The talk concluded with a Harrogate tale from some year’s past about this particular talk being advertised in a Church Hall and the concern it created at the funeral of another Geoffrey Layton!!—serious but an amusing coincidence with the passing of time.
The vote of thanks was given by Peter Staples.
NEIL RAMSHAW SECRETARY
The meeting was started by Chairman Bill Blades as normal and Secretary Neil Ramshaw reminded members of the A.G.M. ON 30th April and if they had any topics they wished including to advise him or John Taylor. A subject regarding the issuing of membership database information (addresses etc) had been raised by a number of members and would be covered at the A.G.M. so members with views either way should attend to be heard and vote as appropriate.

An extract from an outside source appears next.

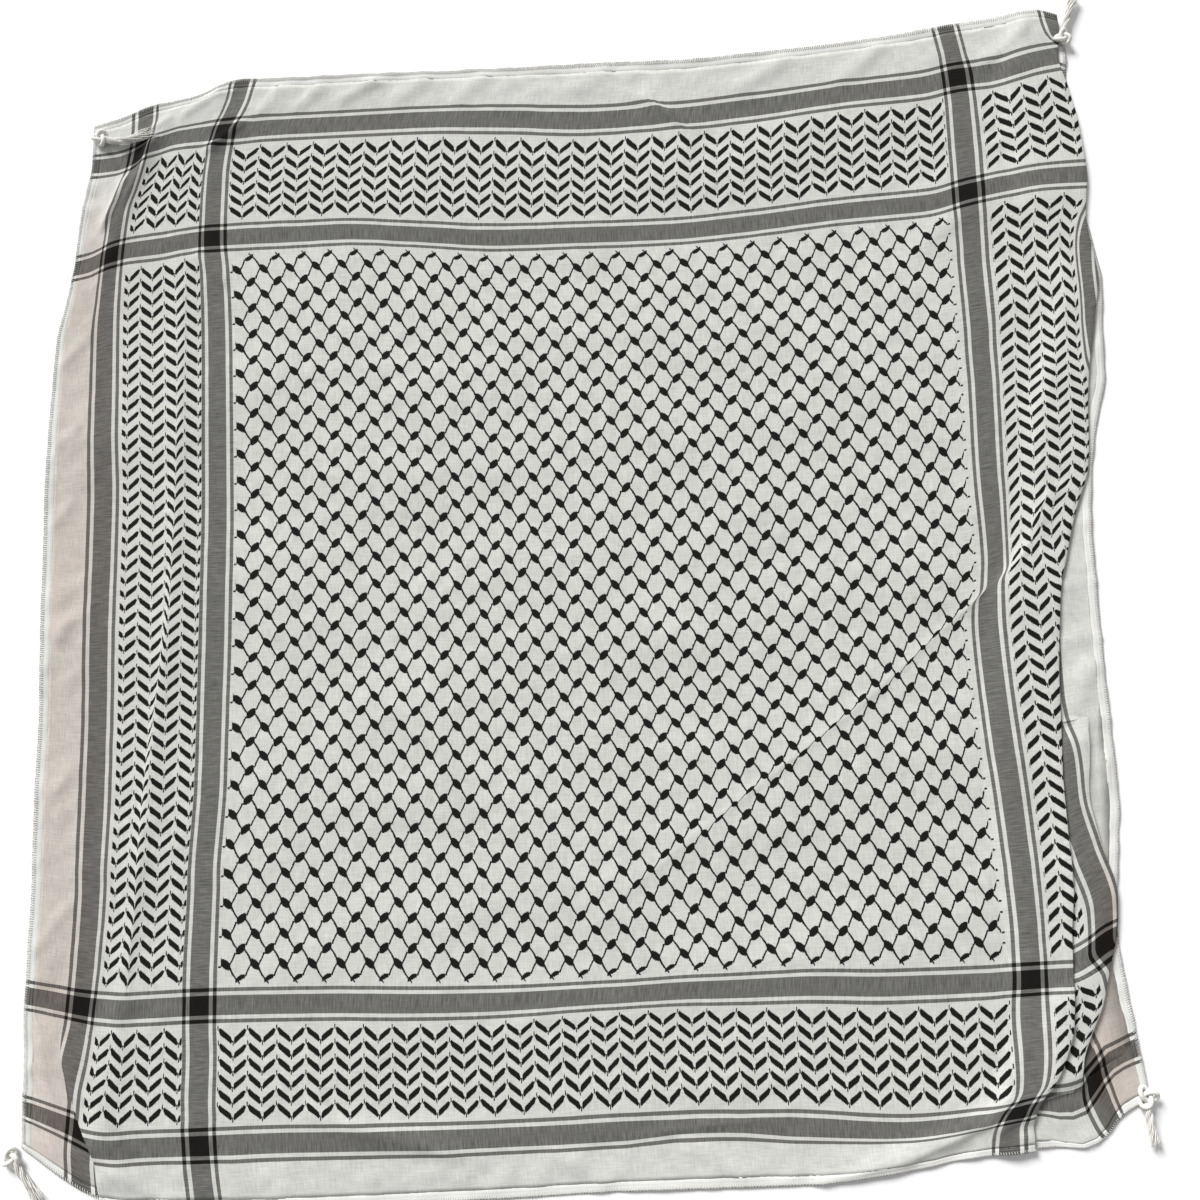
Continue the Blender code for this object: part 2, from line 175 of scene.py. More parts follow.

Today’s talk was given by a charity Jennyruth Workshops who are based at Ripon on the Newby estate and a team of speakers led by Tony and Jackie took part in the presentations. Jennyruth Workshops is where adults with learning disabilities gain skills, confidence and happiness with an extensive programme of activities and work. It’s a Social Enterprise involved with a variety of projects including woodwork, painting, metalwork, sewing, card making and office/administration skills. It also offers retail skills (has a shop) , life skills, has been involved in some impressive engine building work but also finds time to have fun with barn dances, quizzes and supported Sainsbury’s in Ripon on Red Nose Day with music and “spoon playing”. Members enjoyed the informal nature of the presentations by the group as evidenced by the questions asked and a short display of “spoon playing” conclude their talk.
Mike South gave the vote of thanks.
A short Forum discussion led by John Taylor took place regarding the May 7th event/visit and on a majority vote it was decided that a visit to Ripon Museum’s would be arranged and names would start to be collected next week.
Malcolm Wood following on from his member’s talk the previous week gave an entertaining display of his antique Corby Tie Press which concluded the morning in fine style.